Hello, everyone. In accordance to the new policy, I'm skipping the introduction. This week's theme is game performance. Nightwrath sent me this link about what Kotaku thinks is a low-spec laptop. And it's scary. I could rant about it at length, but these three recent tweets do a better job:

People using 7+ year old computers as their main system is common. Stop being a fucking asshole just because you have something newer.

— puppy (@duckinator) June 27, 2015

Y'ALL ARE TOO BUSY OPTIMIZING FOR DEVELOPER LAZINESS ON $2k+ MACHINES TO GIVE A SHIT ABOUT PEOPLE WHO CAN'T AFFORD THAT.

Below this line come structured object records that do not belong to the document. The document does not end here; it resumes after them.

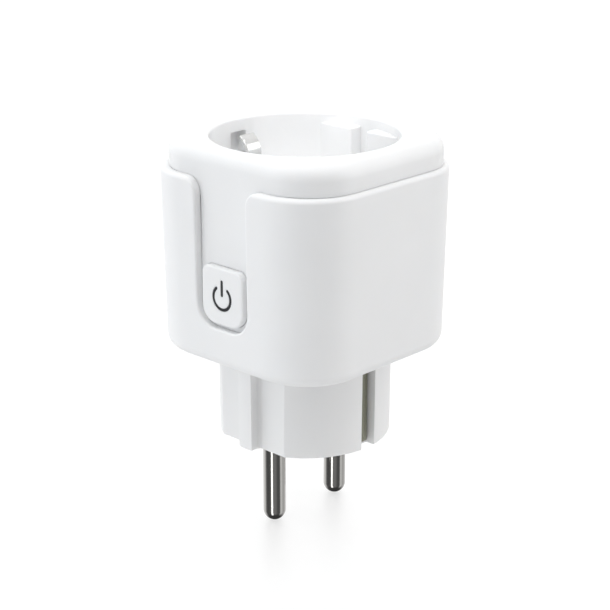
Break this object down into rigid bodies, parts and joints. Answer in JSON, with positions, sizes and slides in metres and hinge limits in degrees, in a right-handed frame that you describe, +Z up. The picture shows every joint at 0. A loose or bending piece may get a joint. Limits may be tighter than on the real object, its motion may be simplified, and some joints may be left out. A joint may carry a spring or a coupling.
{
  "type": "plug-in power meter",
  "caption": "Rounded white plug-in power meter: a round two-pin earthed plug below, a matching socket recess on top, and a raised power button in a slot on the front.",
  "frame": {"origin": "centre of the plug's engagement face, midway between the two pins", "axes": "+Z up, from the plug face towards the socket; -Y is the button side; the pins and the socket's pin holes lie on the Y axis and the earth contacts on the X axis"},
  "size_m": [0.0494, 0.0494, 0.0835],
  "materials": {
    "housing_white": "satin moulded",
    "cover_white": "satin moulded",
    "plug_white": "satin moulded",
    "button_white": "satin moulded",
    "light_guide_grey": "smoked translucent",
    "switch_black": "matte",
    "plunger_black": "matte",
    "board_green": "solder mask",
    "power_board_green": "solder mask",
    "radio_board_blue": "solder mask",
    "led_lens": "clear",
    "header_black": "matte",
    "relay_black": "satin",
    "film_yellow": "satin",
    "can_black": "printed sleeve",
    "ferrite": "matte",
    "varistor_blue": "dipped",
    "fuse_green": "dipped",
    "chip_black": "moulded",
    "shunt_copper": "rolled",
    "shield_tin": "tinned",
    "pin_nickel": "bright nickel plated",
    "contact_brass": "stamped",
    "earth_steel": "tinned",
    "screw_steel": "zinc plated"
  },
  "bodies": {
    "casing": {"outer_housing": "housing_white", "top_cover": "cover_white", "plug_base": "plug_white", "switch_body": "switch_black", "control_board": "board_green", "status_led": "led_lens", "board_header": "header_black", "power_board": "power_board_green", "relay": "relay_black", "film_capacitor": "film_yellow", "bulk_capacitor": "can_black", "output_capacitor": "can_black", "choke": "ferrite", "varistor": "varistor_blue", "fuse_resistor": "fuse_green", "bridge_rectifier": "chip_black", "metering_chip": "chip_black", "supply_chip": "chip_black", "current_shunt": "shunt_copper", "radio_board": "radio_board_blue", "radio_shield": "shield_tin", "live_pin": "pin_nickel", "neutral_pin": "pin_nickel", "live_contact": "contact_brass", "neutral_contact": "contact_brass", "live_strap": "contact_brass", "neutral_strap": "contact_brass", "earth_strip_left": "earth_steel", "earth_strip_right": "earth_steel", "earth_bridge": "earth_steel", "case_screw_1": "screw_steel", "case_screw_2": "screw_steel", "case_screw_3": "screw_steel", "case_screw_4": "screw_steel"},
    "button": {"button_cap": "button_white", "symbol_light_guide": "light_guide_grey"},
    "switch_plunger": {"switch_plunger": "plunger_black"},
    "earth_clip_left": {"earth_clip_left": "earth_steel"},
    "earth_clip_right": {"earth_clip_right": "earth_steel"}
  },
  "joints": [
    {"name": "button_press", "type": "slide", "parent": "casing", "child": "button", "axis": [0, 1, 0], "range_m": [0, 0.00035]},
    {"name": "switch_plunger_travel", "type": "slide", "parent": "casing", "child": "switch_plunger", "axis": [0, 1, 0], "range_m": [0, 0.00035]},
    {"name": "earth_clip_left_flex", "type": "hinge", "parent": "casing", "child": "earth_clip_left", "pos_m": [-0.0203, 0, 0.0444], "axis": [0, -1, 0], "range_deg": [0, 8]},
    {"name": "earth_clip_right_flex", "type": "hinge", "parent": "casing", "child": "earth_clip_right", "pos_m": [0.0203, 0, 0.0444], "axis": [0, 1, 0], "range_deg": [0, 8]}
  ],
  "couplings": [
    {"joint": "switch_plunger_travel", "follows": "button_press", "ratio": 1}
  ]
}
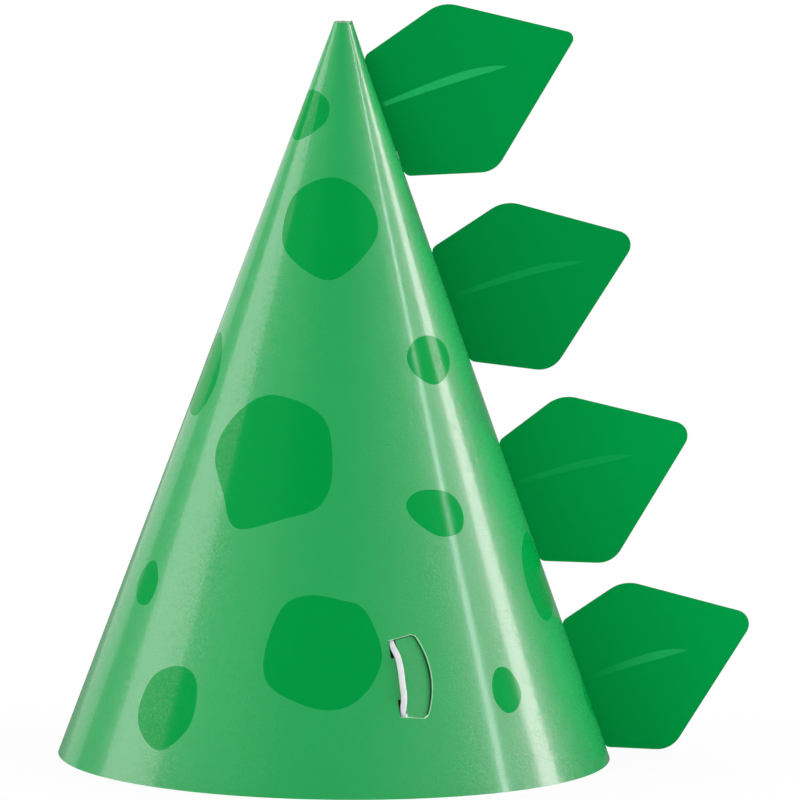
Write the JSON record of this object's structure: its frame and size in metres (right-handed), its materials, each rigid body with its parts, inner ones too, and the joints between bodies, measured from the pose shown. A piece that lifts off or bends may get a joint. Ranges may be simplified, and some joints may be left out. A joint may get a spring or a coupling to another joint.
{
  "type": "party hat",
  "caption": "Cone party hat of rolled green card with a row of leaf-shaped card spikes up one side and a white chin elastic held by cut flaps.",
  "frame": {"origin": "centre of the rim, in the plane that the hat stands on, on the cone's axis", "axes": "+Z along the cone's axis to its tip, +X towards the row of spikes"},
  "size_m": [0.1601, 0.127, 0.1739],
  "materials": {
    "cone_card": "pearl-coated printed card, satin",
    "spike_card": "printed card, satin",
    "elastic_cord": "braided elastic"
  },
  "bodies": {
    "root": {"cone": "cone_card", "spike_1": "spike_card", "spike_2": "spike_card", "spike_3": "spike_card", "spike_4": "spike_card", "elastic": "elastic_cord", "knot_1": "elastic_cord", "knot_2": "elastic_cord"}
  },
  "joints": []
}
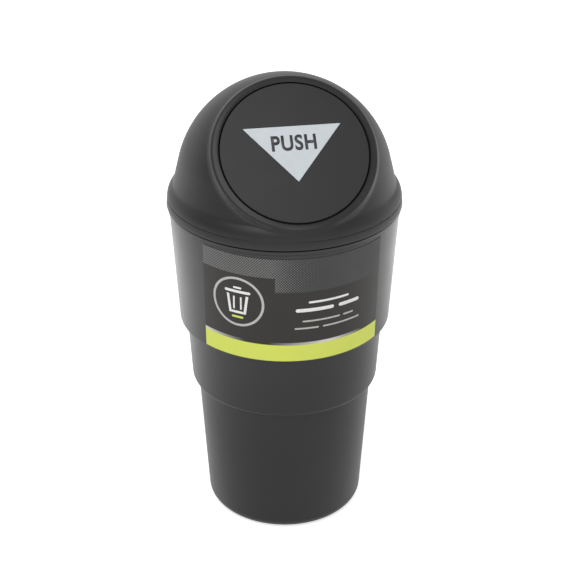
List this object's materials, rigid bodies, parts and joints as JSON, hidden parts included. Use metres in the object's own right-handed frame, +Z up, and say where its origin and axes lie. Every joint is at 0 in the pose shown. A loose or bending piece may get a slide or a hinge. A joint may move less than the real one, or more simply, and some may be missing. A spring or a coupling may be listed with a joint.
{
  "type": "car trash bin",
  "caption": "Small trash bin for a car cup holder: a stepped tapered cup with a domed lift-off lid and a round push flap that springs shut",
  "frame": {"origin": "centre of the base, on the surface that the bin stands on", "axes": "+Z up along the bin, -Y out of the front where the flap is, +X to the right seen from the front"},
  "size_m": [0.0806, 0.0806, 0.1629],
  "materials": {
    "bin_plastic": "satin charcoal",
    "label_film": "printed film",
    "lid_plastic": "satin charcoal",
    "flap_plastic": "fine matt charcoal",
    "steel": "bright drawn wire",
    "sticker": "silver film"
  },
  "bodies": {
    "bin": {"bin_body": "bin_plastic", "wrap_label": "label_film"},
    "lid": {"lid": "lid_plastic", "hinge_pin": "steel", "return_spring": "steel"},
    "flap": {"flap": "flap_plastic", "push_sticker": "sticker"}
  },
  "joints": [
    {"name": "lid_lift", "type": "slide", "parent": "bin", "child": "lid", "axis": [0, 0, 1], "range_m": [0, 0.06]},
    {"name": "flap_hinge", "type": "hinge", "parent": "lid", "child": "flap", "pos_m": [0, -0.00408, 0.15363], "axis": [1, 0, 0], "range_deg": [0, 62], "stiffness_Nm_per_rad": 0.004, "springref_deg": -28.65, "deforming": ["return_spring"]}
  ]
}
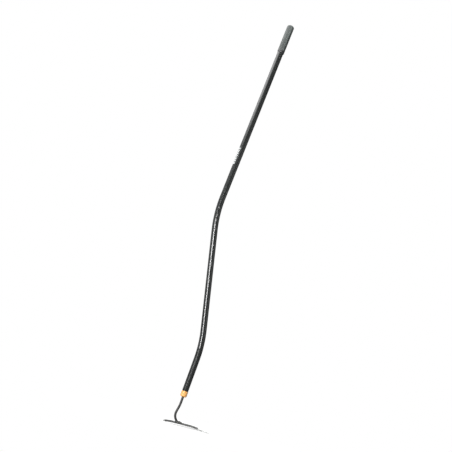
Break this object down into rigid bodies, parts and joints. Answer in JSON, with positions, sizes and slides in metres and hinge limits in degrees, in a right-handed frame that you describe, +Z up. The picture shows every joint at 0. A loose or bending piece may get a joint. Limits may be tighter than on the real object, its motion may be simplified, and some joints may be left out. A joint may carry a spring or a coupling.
{
  "type": "hand cultivator",
  "caption": "Long-handled hand cultivator: S-bent black tube handle, short soft grip, amber ferrule and goose-neck rod carrying an arched head with a hoe blade and tines.",
  "frame": {"origin": "on the flat underside of the head, directly below the foot of the neck rod", "axes": "+Z up, square to the flat middle of the head and roughly along the handle; +X towards the cutting edge of the hoe blade and the person using it; the tool is symmetric about the XZ plane"},
  "size_m": [0.1779, 0.076, 1.5143],
  "materials": {
    "powder_coat": "semi-gloss black powder coat",
    "soft_grip": "soft matt grey elastomer",
    "black_plastic": "satin black moulded plastic",
    "amber_plastic": "amber moulded plastic",
    "natural_plastic": "natural moulded nylon",
    "spring_steel": "bright spring steel",
    "coated_steel": "dark baked coat, ground bare towards the cutting edge",
    "weld_metal": "weld bead under the same dark coat"
  },
  "bodies": {
    "root": {"handle_tube": "powder_coat", "grip_sleeve": "soft_grip", "grip_collar": "black_plastic", "end_plug": "black_plastic", "ferrule": "amber_plastic", "tang_bushing": "natural_plastic", "retaining_pin": "spring_steel", "neck_rod": "coated_steel", "head_plate": "coated_steel", "weld_bead": "weld_metal"}
  },
  "joints": []
}
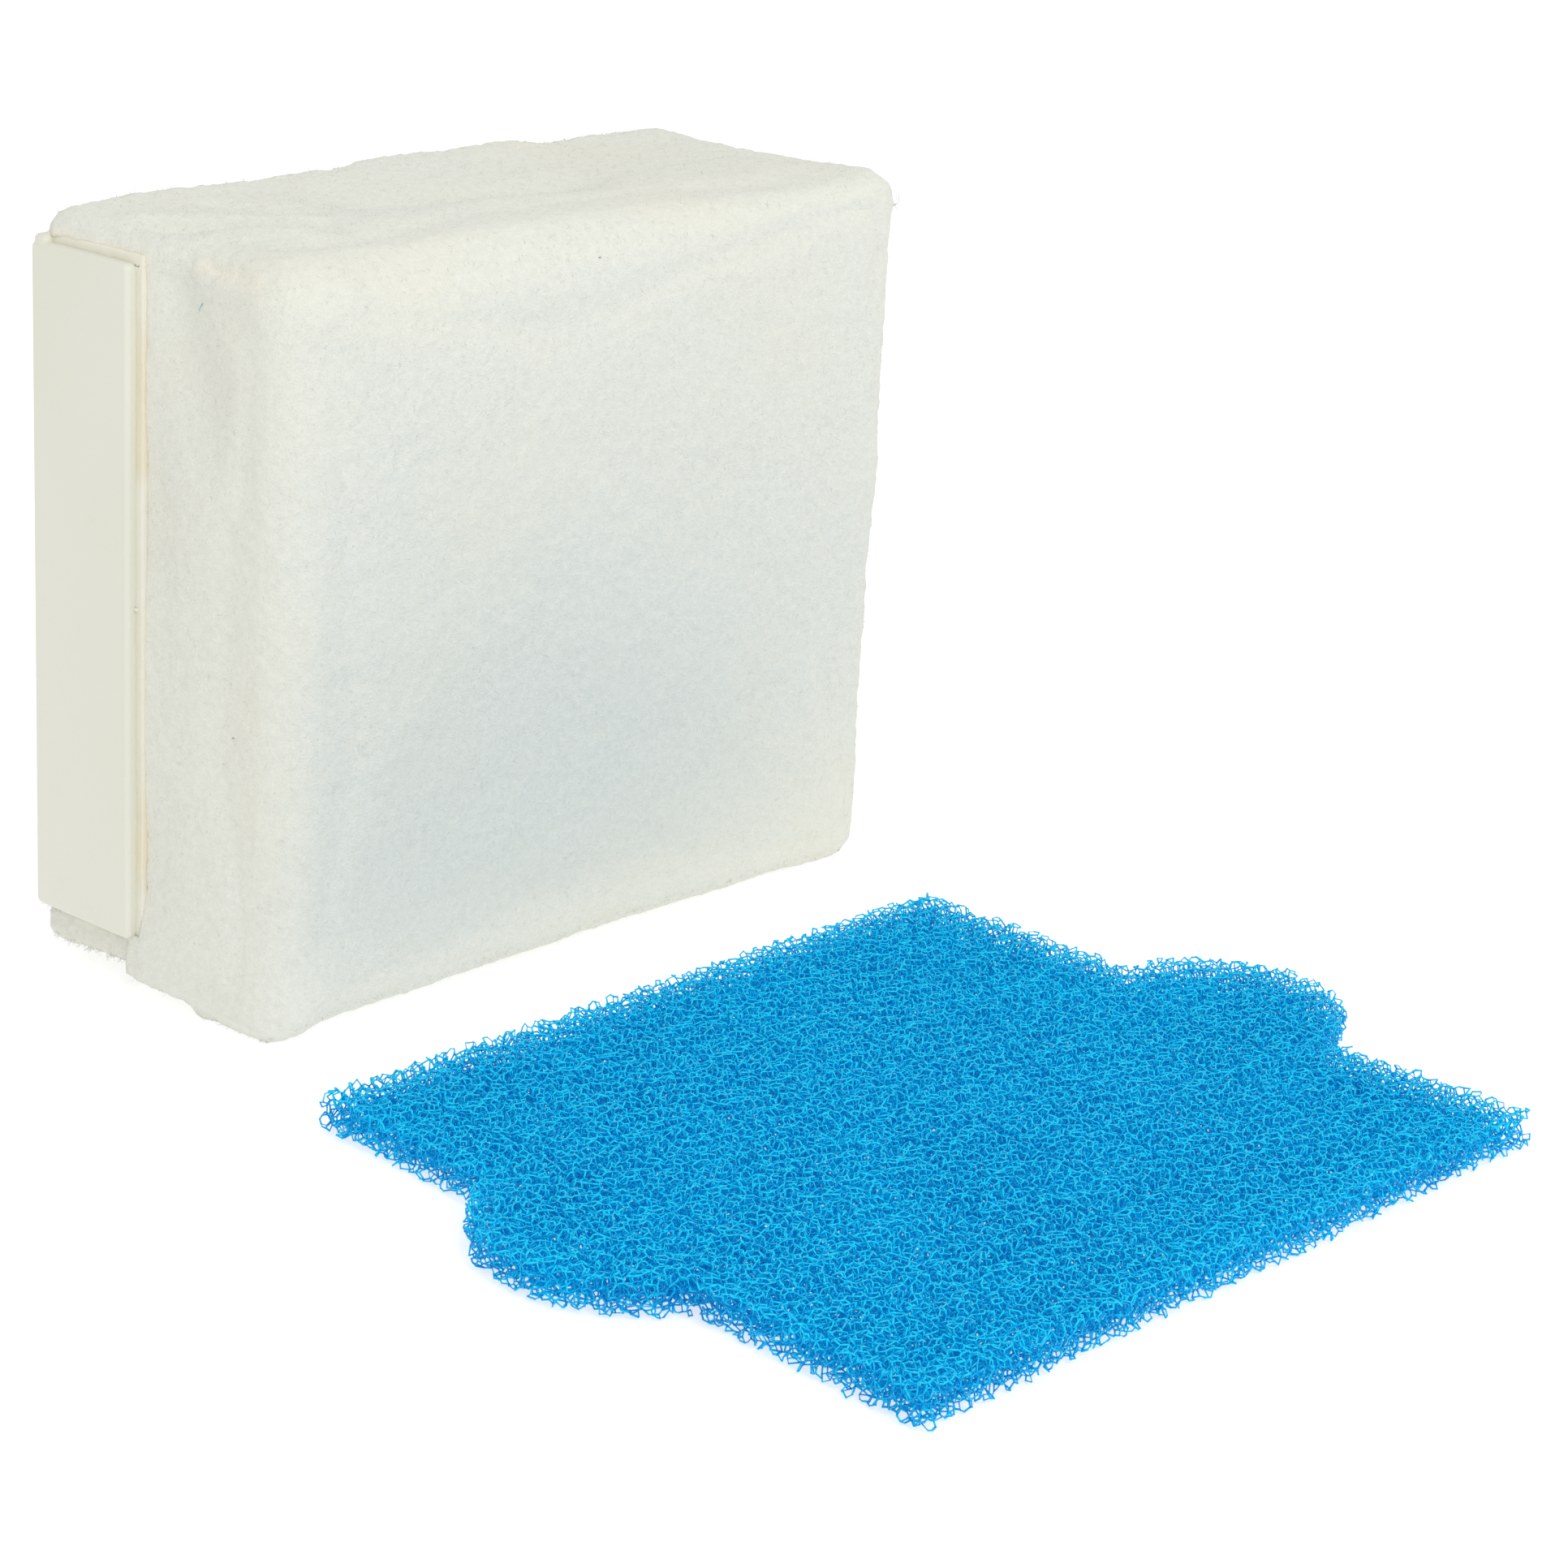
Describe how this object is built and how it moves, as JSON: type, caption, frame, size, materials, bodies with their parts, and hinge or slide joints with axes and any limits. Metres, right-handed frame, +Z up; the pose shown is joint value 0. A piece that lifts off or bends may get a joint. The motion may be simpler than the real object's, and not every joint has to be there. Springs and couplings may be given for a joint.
{
  "type": "filter insert set",
  "caption": "Fleece-wrapped rectangular filter cartridge on a plastic end-plate frame, with a loose flat coarse foam mat that has a round tab on each short side.",
  "frame": {"origin": "centre of the flat fleece underside that the cartridge stands on", "axes": "+X along the cartridge towards the right end plate, +Y towards the outlet grille, +Z up; the mat lies on the same surface on the -Y side"},
  "size_m": [0.2348, 0.2887, 0.1689],
  "materials": {
    "fleece": "white needled polyester fleece, matt and slightly fuzzy",
    "wadding": "white fibre wadding, matt",
    "frame_plastic": "cream-white moulded plastic with a satin surface",
    "core_sponge": "off-white fine open-cell sponge, matt",
    "hot_melt": "pale amber hot-melt glue",
    "blue_foam": "bright azure-blue coarse open-cell foam with a cut surface"
  },
  "bodies": {
    "cartridge": {"fleece_jacket": "fleece", "wadding_block": "wadding", "underside_fleece": "fleece", "end_plate_left": "frame_plastic", "end_plate_right": "frame_plastic", "frame_wall_top": "frame_plastic", "frame_wall_bottom": "frame_plastic", "rear_grille": "frame_plastic", "core_sponge": "core_sponge", "glue_bead_front_left": "hot_melt", "glue_bead_front_right": "hot_melt", "glue_bead_top_left": "hot_melt", "glue_bead_top_right": "hot_melt"},
    "mat": {"foam_mat": "blue_foam"}
  },
  "joints": [
    {"name": "mat_lift", "type": "slide", "parent": "cartridge", "child": "mat", "axis": [0, 0, 1], "range_m": [0, 0.18]}
  ]
}
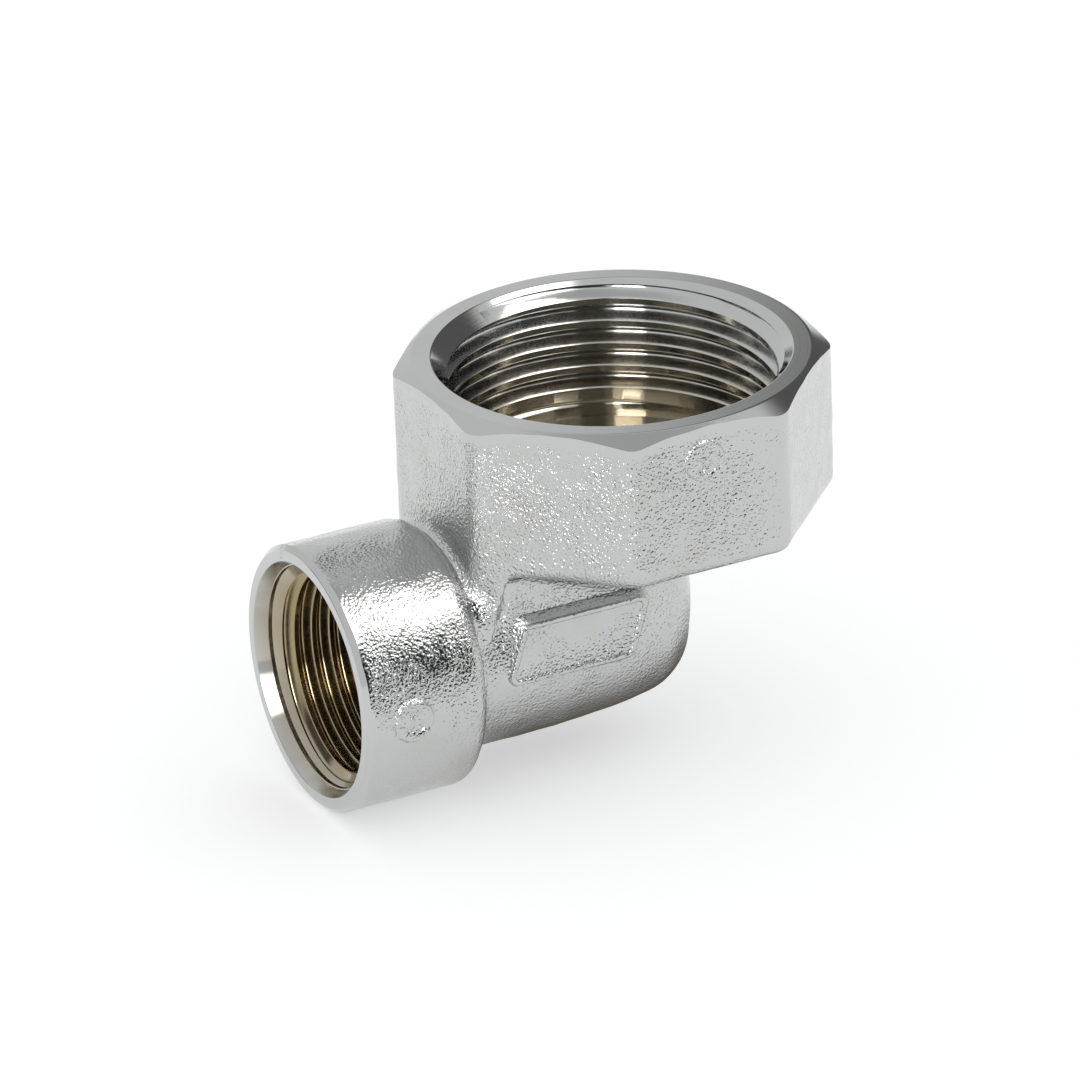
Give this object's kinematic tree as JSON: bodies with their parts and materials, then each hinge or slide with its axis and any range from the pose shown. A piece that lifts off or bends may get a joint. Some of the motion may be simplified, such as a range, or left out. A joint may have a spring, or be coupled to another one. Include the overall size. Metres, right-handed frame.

— puppy (@duckinator) June 27, 2015

ALSO, I haven't even gotten into budget systems! They still sell single-core systems with motherboard-integrated graphics, folks.

— puppy (@duckinator) June 27, 2015

Having recently switched from a 7-year-old computer to another 7-year-old computer myself, I heartily agree. Especially as I have friends — and I mean in the US, not Romania — who would love to have my "ancient piece of junk". More about this in an article soon.

In the mean time, consider this: there are people out there still making amazing games for 33-year-old 8-bit computers and pushing the limits. Imagine the kinds of games we could still make for the machines that used to run Baldur's Gate 2, if only we cared about making the best of what we already have. But we don't, because apparently it's easier to build a marketing campaign on raw numbers...

And because I mentioned games for old computers, @gnomeslair links to a list of homebrew games for legacy platforms. I actually played one or two of them, and you know what? Even the primitive Atari 2600 can do a lot more than its hardware specs would suggest. Think about that.

Last but not least, you know what those 8-bit computers gave us? Generations of good programmers — people who grew up knowing that computers are made to be tinkered with, as someone from Microsoft points out.

Having grown up with the ZX Spectrum, like many of my friends, I can confirm that's indeed the case. Modern software development may be infinitely easier, but it's nowhere near as inviting. And that makes a difference.

It's not for the best, either. Have a nice week.